TASK DESCRIPTION → The exercise asks for every line of the data to be reproduced exactly.

** start **

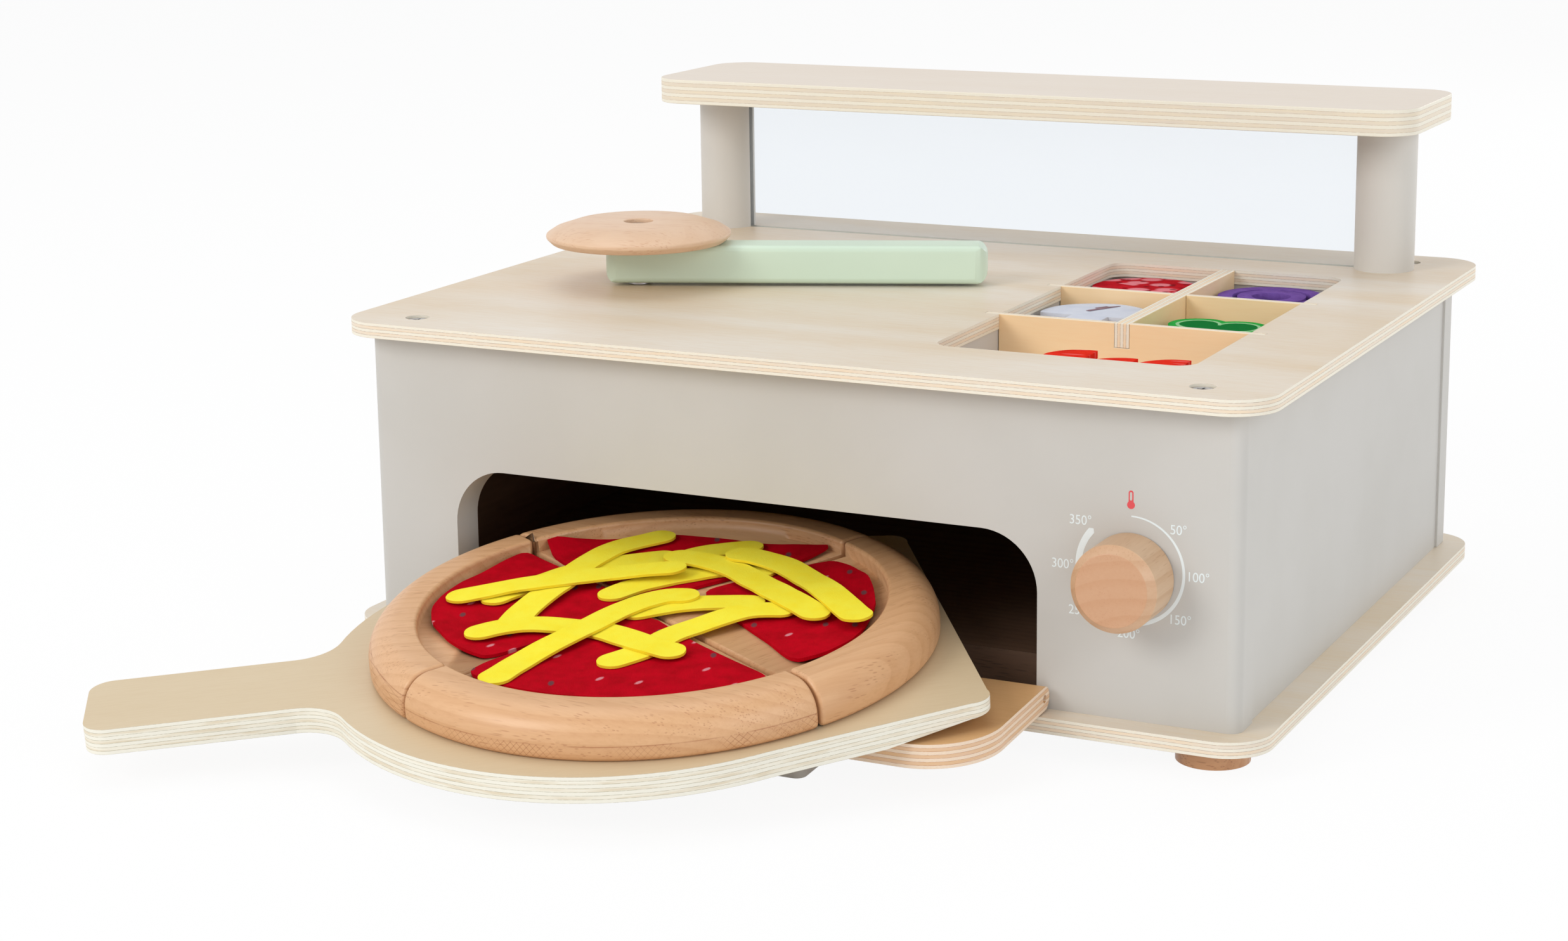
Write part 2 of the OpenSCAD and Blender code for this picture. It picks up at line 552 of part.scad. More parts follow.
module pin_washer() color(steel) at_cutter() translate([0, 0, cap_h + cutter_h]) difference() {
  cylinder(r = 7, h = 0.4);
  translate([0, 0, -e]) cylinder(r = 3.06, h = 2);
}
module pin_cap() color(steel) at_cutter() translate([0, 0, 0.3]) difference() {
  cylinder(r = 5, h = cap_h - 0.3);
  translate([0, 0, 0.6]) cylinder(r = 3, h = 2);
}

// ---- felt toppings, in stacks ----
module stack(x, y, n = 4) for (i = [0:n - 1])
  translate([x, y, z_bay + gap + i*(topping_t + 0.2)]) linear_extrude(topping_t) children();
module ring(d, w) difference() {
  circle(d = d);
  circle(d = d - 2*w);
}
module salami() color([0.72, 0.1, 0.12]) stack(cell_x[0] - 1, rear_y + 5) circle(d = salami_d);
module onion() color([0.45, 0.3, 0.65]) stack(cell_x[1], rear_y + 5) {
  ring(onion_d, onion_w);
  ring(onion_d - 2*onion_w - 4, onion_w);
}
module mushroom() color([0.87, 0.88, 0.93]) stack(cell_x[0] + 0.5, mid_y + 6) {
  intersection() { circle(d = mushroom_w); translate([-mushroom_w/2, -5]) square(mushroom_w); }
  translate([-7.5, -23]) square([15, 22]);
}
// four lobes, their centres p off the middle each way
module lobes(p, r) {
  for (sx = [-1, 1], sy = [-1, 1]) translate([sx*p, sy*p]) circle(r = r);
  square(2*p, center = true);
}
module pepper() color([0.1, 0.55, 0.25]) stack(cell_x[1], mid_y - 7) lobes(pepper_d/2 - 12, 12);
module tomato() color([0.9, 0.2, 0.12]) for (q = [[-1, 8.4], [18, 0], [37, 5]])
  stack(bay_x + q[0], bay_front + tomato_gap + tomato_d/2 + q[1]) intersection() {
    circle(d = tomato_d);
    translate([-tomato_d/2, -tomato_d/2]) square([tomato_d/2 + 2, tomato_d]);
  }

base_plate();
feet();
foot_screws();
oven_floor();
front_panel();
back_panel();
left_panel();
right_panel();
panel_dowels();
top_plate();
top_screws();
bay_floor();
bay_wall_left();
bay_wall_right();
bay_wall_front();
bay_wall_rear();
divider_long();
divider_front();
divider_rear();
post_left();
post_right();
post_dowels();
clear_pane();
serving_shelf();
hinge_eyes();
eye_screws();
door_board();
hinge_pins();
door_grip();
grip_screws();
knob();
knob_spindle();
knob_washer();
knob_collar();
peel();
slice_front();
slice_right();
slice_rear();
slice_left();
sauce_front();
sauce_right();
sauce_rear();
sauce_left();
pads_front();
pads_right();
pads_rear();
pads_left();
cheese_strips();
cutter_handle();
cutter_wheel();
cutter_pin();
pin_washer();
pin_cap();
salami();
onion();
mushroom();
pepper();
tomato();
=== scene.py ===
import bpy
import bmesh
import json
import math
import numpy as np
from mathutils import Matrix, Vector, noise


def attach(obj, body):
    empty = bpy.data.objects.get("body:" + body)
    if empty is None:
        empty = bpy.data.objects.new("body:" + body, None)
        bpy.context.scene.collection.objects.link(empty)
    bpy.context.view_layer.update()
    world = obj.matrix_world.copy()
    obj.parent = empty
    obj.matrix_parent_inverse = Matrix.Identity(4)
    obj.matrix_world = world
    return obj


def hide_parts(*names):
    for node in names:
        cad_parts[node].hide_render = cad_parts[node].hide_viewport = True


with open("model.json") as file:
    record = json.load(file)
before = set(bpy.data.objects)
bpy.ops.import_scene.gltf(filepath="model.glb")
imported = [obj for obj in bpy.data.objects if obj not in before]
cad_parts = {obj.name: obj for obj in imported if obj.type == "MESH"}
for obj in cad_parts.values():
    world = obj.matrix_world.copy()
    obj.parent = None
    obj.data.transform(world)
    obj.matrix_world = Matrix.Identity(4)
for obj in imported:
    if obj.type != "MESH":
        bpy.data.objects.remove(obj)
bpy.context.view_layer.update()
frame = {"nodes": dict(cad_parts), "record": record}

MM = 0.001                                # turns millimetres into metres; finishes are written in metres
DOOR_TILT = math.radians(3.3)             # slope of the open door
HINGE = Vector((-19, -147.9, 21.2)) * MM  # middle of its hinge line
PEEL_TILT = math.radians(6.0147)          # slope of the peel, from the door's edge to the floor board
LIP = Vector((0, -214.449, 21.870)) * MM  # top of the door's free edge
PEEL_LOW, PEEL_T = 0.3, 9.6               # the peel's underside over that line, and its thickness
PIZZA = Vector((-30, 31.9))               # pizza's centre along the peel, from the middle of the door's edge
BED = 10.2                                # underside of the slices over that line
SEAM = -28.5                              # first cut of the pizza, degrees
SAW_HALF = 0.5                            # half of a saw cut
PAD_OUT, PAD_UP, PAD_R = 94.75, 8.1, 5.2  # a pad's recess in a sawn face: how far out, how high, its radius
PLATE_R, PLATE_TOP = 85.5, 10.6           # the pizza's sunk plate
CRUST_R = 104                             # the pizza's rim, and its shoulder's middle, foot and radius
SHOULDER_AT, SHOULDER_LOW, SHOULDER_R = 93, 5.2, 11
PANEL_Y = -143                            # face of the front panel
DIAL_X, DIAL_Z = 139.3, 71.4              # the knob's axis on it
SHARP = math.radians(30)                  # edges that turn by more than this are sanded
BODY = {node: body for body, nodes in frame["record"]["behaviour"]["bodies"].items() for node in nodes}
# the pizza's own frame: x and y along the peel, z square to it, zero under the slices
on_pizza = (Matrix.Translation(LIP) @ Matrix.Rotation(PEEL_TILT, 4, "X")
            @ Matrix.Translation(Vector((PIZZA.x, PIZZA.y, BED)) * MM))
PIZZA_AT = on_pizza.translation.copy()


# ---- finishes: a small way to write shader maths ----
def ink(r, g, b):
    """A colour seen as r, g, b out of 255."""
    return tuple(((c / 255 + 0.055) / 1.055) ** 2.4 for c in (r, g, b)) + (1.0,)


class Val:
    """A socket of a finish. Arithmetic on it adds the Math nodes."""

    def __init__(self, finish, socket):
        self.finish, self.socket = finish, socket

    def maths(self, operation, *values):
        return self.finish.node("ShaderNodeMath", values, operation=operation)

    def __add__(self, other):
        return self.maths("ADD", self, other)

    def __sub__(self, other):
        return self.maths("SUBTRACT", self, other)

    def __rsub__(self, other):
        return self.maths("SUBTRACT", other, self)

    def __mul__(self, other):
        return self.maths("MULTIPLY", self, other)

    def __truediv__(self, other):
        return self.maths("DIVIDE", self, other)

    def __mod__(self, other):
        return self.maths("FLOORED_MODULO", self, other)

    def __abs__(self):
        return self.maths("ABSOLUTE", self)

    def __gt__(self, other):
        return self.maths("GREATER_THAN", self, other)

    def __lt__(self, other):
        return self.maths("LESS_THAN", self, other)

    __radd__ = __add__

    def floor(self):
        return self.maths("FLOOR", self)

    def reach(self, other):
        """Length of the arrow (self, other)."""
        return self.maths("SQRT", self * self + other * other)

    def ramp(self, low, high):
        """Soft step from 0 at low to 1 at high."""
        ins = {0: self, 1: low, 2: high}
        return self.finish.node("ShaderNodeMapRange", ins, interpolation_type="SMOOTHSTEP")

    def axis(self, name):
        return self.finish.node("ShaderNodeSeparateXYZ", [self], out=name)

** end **

FINISHED ANSWER →
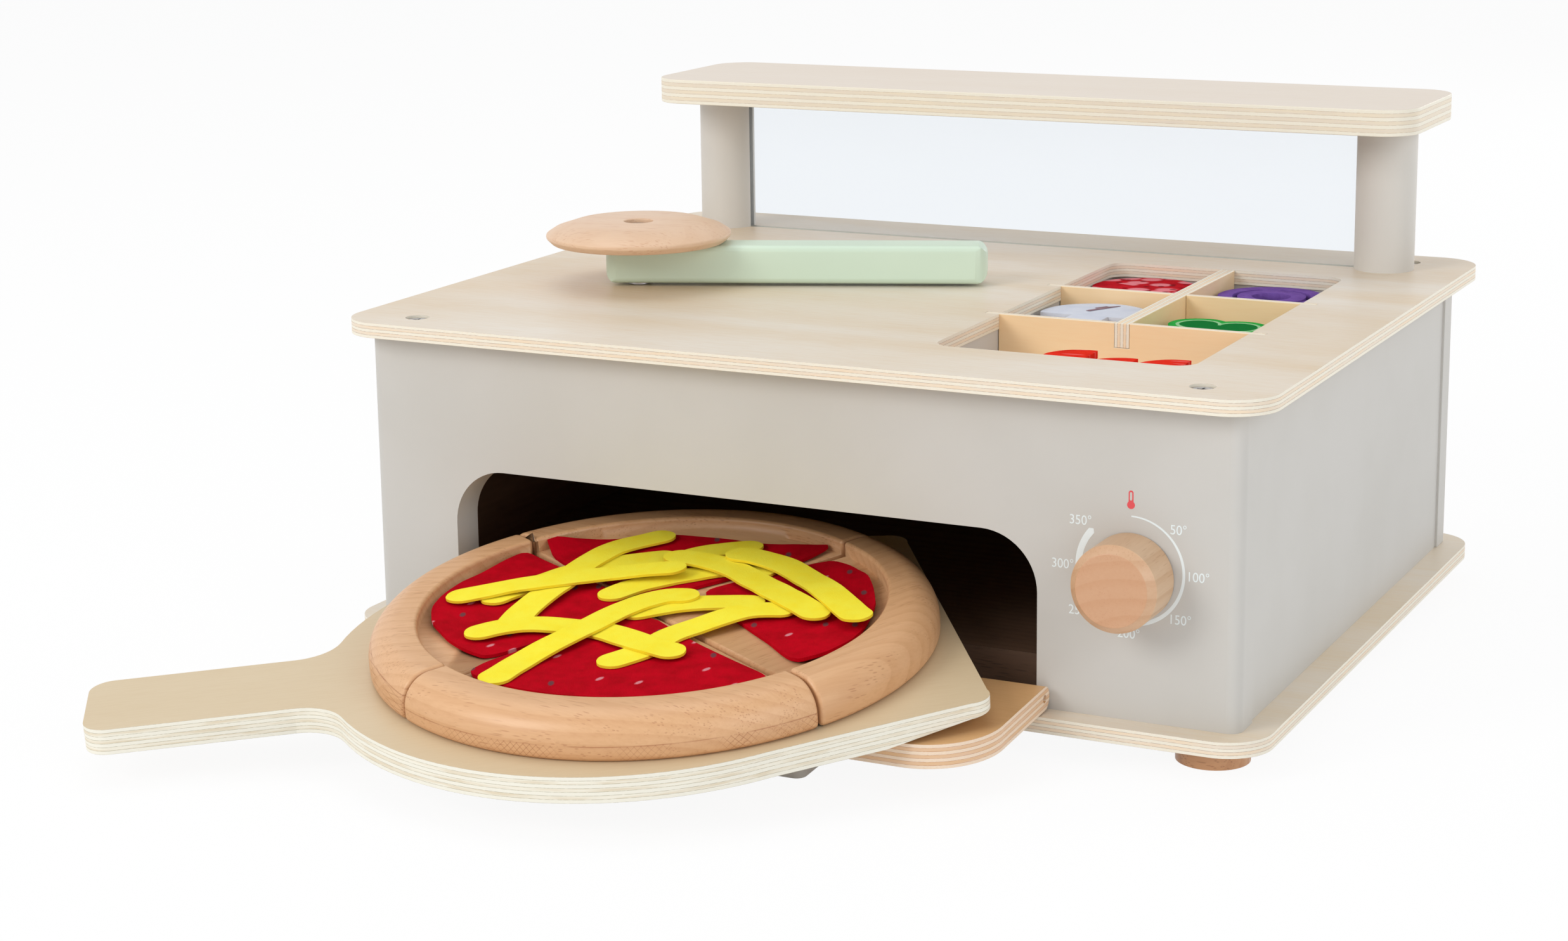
Write part 2 of the OpenSCAD and Blender code for this picture. It picks up at line 552 of part.scad. More parts follow.
module pin_washer() color(steel) at_cutter() translate([0, 0, cap_h + cutter_h]) difference() {
  cylinder(r = 7, h = 0.4);
  translate([0, 0, -e]) cylinder(r = 3.06, h = 2);
}
module pin_cap() color(steel) at_cutter() translate([0, 0, 0.3]) difference() {
  cylinder(r = 5, h = cap_h - 0.3);
  translate([0, 0, 0.6]) cylinder(r = 3, h = 2);
}

// ---- felt toppings, in stacks ----
module stack(x, y, n = 4) for (i = [0:n - 1])
  translate([x, y, z_bay + gap + i*(topping_t + 0.2)]) linear_extrude(topping_t) children();
module ring(d, w) difference() {
  circle(d = d);
  circle(d = d - 2*w);
}
module salami() color([0.72, 0.1, 0.12]) stack(cell_x[0] - 1, rear_y + 5) circle(d = salami_d);
module onion() color([0.45, 0.3, 0.65]) stack(cell_x[1], rear_y + 5) {
  ring(onion_d, onion_w);
  ring(onion_d - 2*onion_w - 4, onion_w);
}
module mushroom() color([0.87, 0.88, 0.93]) stack(cell_x[0] + 0.5, mid_y + 6) {
  intersection() { circle(d = mushroom_w); translate([-mushroom_w/2, -5]) square(mushroom_w); }
  translate([-7.5, -23]) square([15, 22]);
}
// four lobes, their centres p off the middle each way
module lobes(p, r) {
  for (sx = [-1, 1], sy = [-1, 1]) translate([sx*p, sy*p]) circle(r = r);
  square(2*p, center = true);
}
module pepper() color([0.1, 0.55, 0.25]) stack(cell_x[1], mid_y - 7) lobes(pepper_d/2 - 12, 12);
module tomato() color([0.9, 0.2, 0.12]) for (q = [[-1, 8.4], [18, 0], [37, 5]])
  stack(bay_x + q[0], bay_front + tomato_gap + tomato_d/2 + q[1]) intersection() {
    circle(d = tomato_d);
    translate([-tomato_d/2, -tomato_d/2]) square([tomato_d/2 + 2, tomato_d]);
  }

base_plate();
feet();
foot_screws();
oven_floor();
front_panel();
back_panel();
left_panel();
right_panel();
panel_dowels();
top_plate();
top_screws();
bay_floor();
bay_wall_left();
bay_wall_right();
bay_wall_front();
bay_wall_rear();
divider_long();
divider_front();
divider_rear();
post_left();
post_right();
post_dowels();
clear_pane();
serving_shelf();
hinge_eyes();
eye_screws();
door_board();
hinge_pins();
door_grip();
grip_screws();
knob();
knob_spindle();
knob_washer();
knob_collar();
peel();
slice_front();
slice_right();
slice_rear();
slice_left();
sauce_front();
sauce_right();
sauce_rear();
sauce_left();
pads_front();
pads_right();
pads_rear();
pads_left();
cheese_strips();
cutter_handle();
cutter_wheel();
cutter_pin();
pin_washer();
pin_cap();
salami();
onion();
mushroom();
pepper();
tomato();
=== scene.py ===
import bpy
import bmesh
import json
import math
import numpy as np
from mathutils import Matrix, Vector, noise


def attach(obj, body):
    empty = bpy.data.objects.get("body:" + body)
    if empty is None:
        empty = bpy.data.objects.new("body:" + body, None)
        bpy.context.scene.collection.objects.link(empty)
    bpy.context.view_layer.update()
    world = obj.matrix_world.copy()
    obj.parent = empty
    obj.matrix_parent_inverse = Matrix.Identity(4)
    obj.matrix_world = world
    return obj


def hide_parts(*names):
    for node in names:
        cad_parts[node].hide_render = cad_parts[node].hide_viewport = True


with open("model.json") as file:
    record = json.load(file)
before = set(bpy.data.objects)
bpy.ops.import_scene.gltf(filepath="model.glb")
imported = [obj for obj in bpy.data.objects if obj not in before]
cad_parts = {obj.name: obj for obj in imported if obj.type == "MESH"}
for obj in cad_parts.values():
    world = obj.matrix_world.copy()
    obj.parent = None
    obj.data.transform(world)
    obj.matrix_world = Matrix.Identity(4)
for obj in imported:
    if obj.type != "MESH":
        bpy.data.objects.remove(obj)
bpy.context.view_layer.update()
frame = {"nodes": dict(cad_parts), "record": record}

MM = 0.001                                # turns millimetres into metres; finishes are written in metres
DOOR_TILT = math.radians(3.3)             # slope of the open door
HINGE = Vector((-19, -147.9, 21.2)) * MM  # middle of its hinge line
PEEL_TILT = math.radians(6.0147)          # slope of the peel, from the door's edge to the floor board
LIP = Vector((0, -214.449, 21.870)) * MM  # top of the door's free edge
PEEL_LOW, PEEL_T = 0.3, 9.6               # the peel's underside over that line, and its thickness
PIZZA = Vector((-30, 31.9))               # pizza's centre along the peel, from the middle of the door's edge
BED = 10.2                                # underside of the slices over that line
SEAM = -28.5                              # first cut of the pizza, degrees
SAW_HALF = 0.5                            # half of a saw cut
PAD_OUT, PAD_UP, PAD_R = 94.75, 8.1, 5.2  # a pad's recess in a sawn face: how far out, how high, its radius
PLATE_R, PLATE_TOP = 85.5, 10.6           # the pizza's sunk plate
CRUST_R = 104                             # the pizza's rim, and its shoulder's middle, foot and radius
SHOULDER_AT, SHOULDER_LOW, SHOULDER_R = 93, 5.2, 11
PANEL_Y = -143                            # face of the front panel
DIAL_X, DIAL_Z = 139.3, 71.4              # the knob's axis on it
SHARP = math.radians(30)                  # edges that turn by more than this are sanded
BODY = {node: body for body, nodes in frame["record"]["behaviour"]["bodies"].items() for node in nodes}
# the pizza's own frame: x and y along the peel, z square to it, zero under the slices
on_pizza = (Matrix.Translation(LIP) @ Matrix.Rotation(PEEL_TILT, 4, "X")
            @ Matrix.Translation(Vector((PIZZA.x, PIZZA.y, BED)) * MM))
PIZZA_AT = on_pizza.translation.copy()


# ---- finishes: a small way to write shader maths ----
def ink(r, g, b):
    """A colour seen as r, g, b out of 255."""
    return tuple(((c / 255 + 0.055) / 1.055) ** 2.4 for c in (r, g, b)) + (1.0,)


class Val:
    """A socket of a finish. Arithmetic on it adds the Math nodes."""

    def __init__(self, finish, socket):
        self.finish, self.socket = finish, socket

    def maths(self, operation, *values):
        return self.finish.node("ShaderNodeMath", values, operation=operation)

    def __add__(self, other):
        return self.maths("ADD", self, other)

    def __sub__(self, other):
        return self.maths("SUBTRACT", self, other)

    def __rsub__(self, other):
        return self.maths("SUBTRACT", other, self)

    def __mul__(self, other):
        return self.maths("MULTIPLY", self, other)

    def __truediv__(self, other):
        return self.maths("DIVIDE", self, other)

    def __mod__(self, other):
        return self.maths("FLOORED_MODULO", self, other)

    def __abs__(self):
        return self.maths("ABSOLUTE", self)

    def __gt__(self, other):
        return self.maths("GREATER_THAN", self, other)

    def __lt__(self, other):
        return self.maths("LESS_THAN", self, other)

    __radd__ = __add__

    def floor(self):
        return self.maths("FLOOR", self)

    def reach(self, other):
        """Length of the arrow (self, other)."""
        return self.maths("SQRT", self * self + other * other)

    def ramp(self, low, high):
        """Soft step from 0 at low to 1 at high."""
        ins = {0: self, 1: low, 2: high}
        return self.finish.node("ShaderNodeMapRange", ins, interpolation_type="SMOOTHSTEP")

    def axis(self, name):
        return self.finish.node("ShaderNodeSeparateXYZ", [self], out=name)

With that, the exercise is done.